• The exercise: Scan the listing below and copy every line holding "record".

• Provided data:
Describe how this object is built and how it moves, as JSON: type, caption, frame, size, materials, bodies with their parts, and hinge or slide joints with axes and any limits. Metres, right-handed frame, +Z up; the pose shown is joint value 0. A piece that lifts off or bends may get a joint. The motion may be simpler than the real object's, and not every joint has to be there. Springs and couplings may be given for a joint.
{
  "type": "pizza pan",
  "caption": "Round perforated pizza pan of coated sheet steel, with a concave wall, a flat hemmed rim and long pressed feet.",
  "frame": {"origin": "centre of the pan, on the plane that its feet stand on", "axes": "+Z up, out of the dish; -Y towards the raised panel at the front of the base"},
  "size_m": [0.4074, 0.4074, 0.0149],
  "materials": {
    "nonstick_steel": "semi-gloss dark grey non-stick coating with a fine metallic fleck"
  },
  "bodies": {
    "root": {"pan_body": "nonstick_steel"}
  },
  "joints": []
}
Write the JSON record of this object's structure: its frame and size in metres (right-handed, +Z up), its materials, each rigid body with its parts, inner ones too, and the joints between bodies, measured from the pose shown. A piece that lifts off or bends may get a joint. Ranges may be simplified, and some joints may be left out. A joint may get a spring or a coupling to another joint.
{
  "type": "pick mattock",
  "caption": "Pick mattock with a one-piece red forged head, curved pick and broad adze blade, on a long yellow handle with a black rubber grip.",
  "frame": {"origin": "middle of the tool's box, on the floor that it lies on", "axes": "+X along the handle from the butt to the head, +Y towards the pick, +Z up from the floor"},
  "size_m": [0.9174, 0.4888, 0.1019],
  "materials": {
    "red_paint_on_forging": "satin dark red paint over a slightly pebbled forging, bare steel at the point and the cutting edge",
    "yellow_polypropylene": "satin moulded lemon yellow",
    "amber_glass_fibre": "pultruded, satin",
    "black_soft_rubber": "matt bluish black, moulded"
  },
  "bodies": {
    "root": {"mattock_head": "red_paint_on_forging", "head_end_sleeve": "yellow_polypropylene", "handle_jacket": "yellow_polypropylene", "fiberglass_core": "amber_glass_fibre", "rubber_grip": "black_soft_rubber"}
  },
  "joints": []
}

...

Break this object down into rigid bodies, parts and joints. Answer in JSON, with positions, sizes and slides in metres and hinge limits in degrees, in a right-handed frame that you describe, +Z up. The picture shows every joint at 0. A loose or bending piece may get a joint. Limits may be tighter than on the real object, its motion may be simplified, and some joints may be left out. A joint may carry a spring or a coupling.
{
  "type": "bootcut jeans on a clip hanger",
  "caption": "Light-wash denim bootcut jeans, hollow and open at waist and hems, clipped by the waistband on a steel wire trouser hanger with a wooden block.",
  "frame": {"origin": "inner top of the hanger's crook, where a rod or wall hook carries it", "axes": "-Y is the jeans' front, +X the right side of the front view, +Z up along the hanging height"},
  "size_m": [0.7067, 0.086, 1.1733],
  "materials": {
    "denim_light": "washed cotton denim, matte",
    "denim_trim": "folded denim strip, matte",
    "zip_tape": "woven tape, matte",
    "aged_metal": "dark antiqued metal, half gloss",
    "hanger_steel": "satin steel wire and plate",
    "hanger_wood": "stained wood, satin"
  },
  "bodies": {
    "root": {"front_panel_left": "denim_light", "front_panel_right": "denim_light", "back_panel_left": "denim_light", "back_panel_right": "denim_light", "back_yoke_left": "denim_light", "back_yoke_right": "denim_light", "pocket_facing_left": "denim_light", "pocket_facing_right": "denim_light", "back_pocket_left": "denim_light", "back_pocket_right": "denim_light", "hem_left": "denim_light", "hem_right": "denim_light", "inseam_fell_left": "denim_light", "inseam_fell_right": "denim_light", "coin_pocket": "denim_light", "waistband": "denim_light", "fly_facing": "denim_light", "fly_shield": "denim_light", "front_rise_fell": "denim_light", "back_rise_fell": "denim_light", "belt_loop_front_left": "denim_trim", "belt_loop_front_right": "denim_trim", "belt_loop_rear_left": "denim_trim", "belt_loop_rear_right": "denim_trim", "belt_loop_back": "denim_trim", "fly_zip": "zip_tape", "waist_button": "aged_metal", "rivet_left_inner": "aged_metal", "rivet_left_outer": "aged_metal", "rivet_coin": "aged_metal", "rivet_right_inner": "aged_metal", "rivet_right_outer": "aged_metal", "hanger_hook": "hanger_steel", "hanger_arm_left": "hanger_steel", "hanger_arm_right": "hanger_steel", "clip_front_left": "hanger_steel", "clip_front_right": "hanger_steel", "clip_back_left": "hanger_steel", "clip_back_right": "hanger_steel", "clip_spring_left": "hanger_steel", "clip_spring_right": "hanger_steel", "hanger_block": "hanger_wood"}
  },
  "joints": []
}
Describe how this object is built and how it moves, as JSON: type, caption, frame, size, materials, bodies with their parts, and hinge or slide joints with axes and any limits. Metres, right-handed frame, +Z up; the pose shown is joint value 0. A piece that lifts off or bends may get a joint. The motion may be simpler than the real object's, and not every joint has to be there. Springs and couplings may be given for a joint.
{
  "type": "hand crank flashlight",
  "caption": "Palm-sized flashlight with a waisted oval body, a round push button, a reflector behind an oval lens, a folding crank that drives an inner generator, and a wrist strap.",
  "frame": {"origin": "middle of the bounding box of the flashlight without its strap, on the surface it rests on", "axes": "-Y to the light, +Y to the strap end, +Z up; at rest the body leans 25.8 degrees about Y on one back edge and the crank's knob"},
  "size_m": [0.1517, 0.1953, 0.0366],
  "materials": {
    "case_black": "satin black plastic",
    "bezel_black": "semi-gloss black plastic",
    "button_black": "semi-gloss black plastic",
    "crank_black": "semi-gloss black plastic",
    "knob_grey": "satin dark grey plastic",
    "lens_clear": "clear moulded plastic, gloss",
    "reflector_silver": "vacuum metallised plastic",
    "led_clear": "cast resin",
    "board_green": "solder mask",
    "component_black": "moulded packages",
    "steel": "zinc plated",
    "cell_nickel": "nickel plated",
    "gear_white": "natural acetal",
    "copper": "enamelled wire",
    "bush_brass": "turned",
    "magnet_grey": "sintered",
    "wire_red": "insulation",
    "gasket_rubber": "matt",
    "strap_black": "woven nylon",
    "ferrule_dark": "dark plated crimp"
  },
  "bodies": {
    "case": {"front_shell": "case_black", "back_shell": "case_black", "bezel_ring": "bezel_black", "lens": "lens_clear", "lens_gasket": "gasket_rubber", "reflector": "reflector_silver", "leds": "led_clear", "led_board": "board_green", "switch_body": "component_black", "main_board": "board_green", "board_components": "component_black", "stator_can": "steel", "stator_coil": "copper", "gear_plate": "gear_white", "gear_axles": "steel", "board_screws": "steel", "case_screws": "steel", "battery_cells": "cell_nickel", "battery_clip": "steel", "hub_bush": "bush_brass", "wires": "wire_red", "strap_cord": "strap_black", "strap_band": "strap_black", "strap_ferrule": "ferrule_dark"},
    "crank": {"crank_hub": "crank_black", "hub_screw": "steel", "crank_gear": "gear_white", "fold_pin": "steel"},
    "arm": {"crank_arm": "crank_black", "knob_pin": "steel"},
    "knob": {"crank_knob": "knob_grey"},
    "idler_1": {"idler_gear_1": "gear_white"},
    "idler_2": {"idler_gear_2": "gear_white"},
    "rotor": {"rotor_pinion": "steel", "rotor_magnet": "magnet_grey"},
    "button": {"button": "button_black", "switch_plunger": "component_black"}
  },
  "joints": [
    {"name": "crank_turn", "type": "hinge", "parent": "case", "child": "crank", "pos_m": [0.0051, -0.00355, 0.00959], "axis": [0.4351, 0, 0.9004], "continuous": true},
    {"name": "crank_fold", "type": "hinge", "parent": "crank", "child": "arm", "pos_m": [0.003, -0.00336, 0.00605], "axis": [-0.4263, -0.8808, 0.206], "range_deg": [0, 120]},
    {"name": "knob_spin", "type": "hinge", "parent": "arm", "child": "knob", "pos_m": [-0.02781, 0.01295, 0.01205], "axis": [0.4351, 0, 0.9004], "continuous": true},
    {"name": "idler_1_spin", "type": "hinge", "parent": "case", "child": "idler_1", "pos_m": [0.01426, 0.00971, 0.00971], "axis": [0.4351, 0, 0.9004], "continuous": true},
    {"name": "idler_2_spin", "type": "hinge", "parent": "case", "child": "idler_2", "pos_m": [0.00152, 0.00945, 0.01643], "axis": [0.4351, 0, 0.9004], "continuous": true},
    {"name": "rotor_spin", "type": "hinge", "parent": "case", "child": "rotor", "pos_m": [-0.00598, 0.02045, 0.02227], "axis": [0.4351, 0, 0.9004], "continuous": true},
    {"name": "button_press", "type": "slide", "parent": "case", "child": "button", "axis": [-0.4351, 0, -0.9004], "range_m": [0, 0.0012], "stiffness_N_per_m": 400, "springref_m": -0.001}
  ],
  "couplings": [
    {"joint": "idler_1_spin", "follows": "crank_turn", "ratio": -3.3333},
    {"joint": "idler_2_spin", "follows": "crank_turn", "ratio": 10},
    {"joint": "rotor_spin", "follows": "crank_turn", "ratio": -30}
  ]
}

...

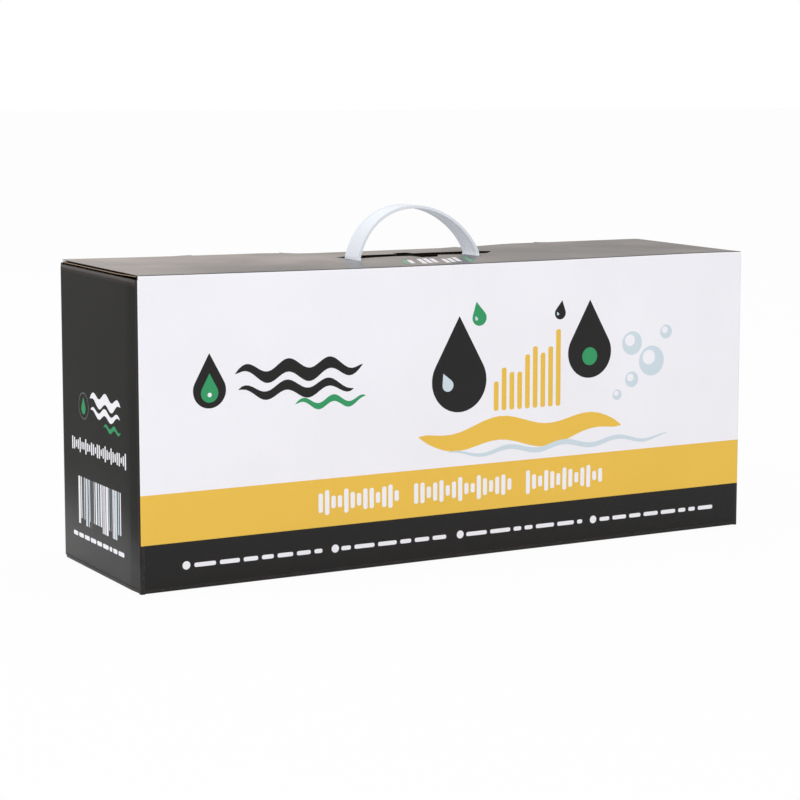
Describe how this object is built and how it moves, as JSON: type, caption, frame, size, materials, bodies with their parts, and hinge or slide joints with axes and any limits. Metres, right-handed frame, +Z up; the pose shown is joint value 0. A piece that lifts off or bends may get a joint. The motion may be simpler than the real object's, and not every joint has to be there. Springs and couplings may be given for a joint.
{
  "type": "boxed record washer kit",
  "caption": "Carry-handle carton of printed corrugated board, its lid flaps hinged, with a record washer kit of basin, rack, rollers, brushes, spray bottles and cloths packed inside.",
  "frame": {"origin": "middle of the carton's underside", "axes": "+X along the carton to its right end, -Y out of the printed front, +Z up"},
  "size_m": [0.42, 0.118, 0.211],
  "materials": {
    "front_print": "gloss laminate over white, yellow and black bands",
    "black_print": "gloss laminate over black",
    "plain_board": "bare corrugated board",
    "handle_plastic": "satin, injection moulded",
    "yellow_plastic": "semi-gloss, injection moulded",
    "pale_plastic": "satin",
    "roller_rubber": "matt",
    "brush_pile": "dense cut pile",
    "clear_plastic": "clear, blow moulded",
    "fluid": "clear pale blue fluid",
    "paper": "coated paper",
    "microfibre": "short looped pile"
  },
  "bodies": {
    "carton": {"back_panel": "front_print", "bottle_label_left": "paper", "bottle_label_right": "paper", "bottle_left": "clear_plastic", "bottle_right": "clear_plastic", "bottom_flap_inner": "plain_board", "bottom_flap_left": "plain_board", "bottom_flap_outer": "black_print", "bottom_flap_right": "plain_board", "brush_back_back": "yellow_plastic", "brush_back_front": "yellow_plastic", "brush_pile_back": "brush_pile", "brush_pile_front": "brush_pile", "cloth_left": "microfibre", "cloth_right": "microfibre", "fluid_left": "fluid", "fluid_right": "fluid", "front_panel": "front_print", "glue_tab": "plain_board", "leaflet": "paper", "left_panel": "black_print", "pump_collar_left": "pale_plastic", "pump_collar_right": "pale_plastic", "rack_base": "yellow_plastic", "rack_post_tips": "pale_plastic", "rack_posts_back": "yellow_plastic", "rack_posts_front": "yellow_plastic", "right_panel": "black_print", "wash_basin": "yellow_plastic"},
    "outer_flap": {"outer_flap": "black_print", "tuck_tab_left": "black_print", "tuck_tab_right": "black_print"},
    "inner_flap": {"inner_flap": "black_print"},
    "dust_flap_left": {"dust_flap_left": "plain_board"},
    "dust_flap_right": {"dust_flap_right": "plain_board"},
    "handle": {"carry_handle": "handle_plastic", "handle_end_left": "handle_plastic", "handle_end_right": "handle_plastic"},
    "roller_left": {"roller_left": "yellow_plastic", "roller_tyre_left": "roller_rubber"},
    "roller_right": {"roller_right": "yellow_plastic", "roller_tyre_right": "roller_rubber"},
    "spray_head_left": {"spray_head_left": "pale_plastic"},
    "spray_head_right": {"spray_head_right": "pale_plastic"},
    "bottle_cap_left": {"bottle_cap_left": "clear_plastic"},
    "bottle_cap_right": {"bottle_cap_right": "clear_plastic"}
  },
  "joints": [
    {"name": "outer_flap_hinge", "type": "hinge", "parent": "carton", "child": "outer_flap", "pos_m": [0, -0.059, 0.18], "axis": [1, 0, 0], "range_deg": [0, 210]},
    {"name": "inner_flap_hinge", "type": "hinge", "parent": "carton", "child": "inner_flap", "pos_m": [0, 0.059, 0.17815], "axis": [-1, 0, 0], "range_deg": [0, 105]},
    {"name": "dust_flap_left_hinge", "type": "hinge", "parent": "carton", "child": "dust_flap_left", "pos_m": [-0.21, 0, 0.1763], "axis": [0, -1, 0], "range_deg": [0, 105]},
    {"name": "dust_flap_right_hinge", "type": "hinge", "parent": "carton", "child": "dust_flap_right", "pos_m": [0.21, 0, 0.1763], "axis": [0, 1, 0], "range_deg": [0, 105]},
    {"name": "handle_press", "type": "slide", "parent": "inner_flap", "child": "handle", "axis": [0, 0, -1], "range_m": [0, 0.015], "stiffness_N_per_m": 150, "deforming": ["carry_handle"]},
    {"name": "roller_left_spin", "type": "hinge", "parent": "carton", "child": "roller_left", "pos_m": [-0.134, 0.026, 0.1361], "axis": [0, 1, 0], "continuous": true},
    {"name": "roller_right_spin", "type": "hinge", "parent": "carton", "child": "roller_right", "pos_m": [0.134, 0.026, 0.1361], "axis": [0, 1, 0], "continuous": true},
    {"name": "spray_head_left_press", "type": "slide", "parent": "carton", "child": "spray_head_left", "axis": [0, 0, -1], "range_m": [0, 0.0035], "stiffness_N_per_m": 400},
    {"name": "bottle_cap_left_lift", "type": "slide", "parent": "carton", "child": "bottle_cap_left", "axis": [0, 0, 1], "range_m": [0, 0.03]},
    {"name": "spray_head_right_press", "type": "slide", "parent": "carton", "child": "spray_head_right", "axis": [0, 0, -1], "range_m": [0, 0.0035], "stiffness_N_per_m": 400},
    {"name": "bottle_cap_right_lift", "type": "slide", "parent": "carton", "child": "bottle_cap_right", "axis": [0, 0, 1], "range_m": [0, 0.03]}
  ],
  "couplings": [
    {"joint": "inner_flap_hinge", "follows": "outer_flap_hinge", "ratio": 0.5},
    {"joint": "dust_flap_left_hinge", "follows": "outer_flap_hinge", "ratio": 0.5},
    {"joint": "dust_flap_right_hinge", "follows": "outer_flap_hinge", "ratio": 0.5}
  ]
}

• Solution:
Write the JSON record of this object's structure: its frame and size in metres (right-handed, +Z up), its materials, each rigid body with its parts, inner ones too, and the joints between bodies, measured from the pose shown. A piece that lifts off or bends may get a joint. Ranges may be simplified, and some joints may be left out. A joint may get a spring or a coupling to another joint.
  "type": "boxed record washer kit",
  "caption": "Carry-handle carton of printed corrugated board, its lid flaps hinged, with a record washer kit of basin, rack, rollers, brushes, spray bottles and cloths packed inside.",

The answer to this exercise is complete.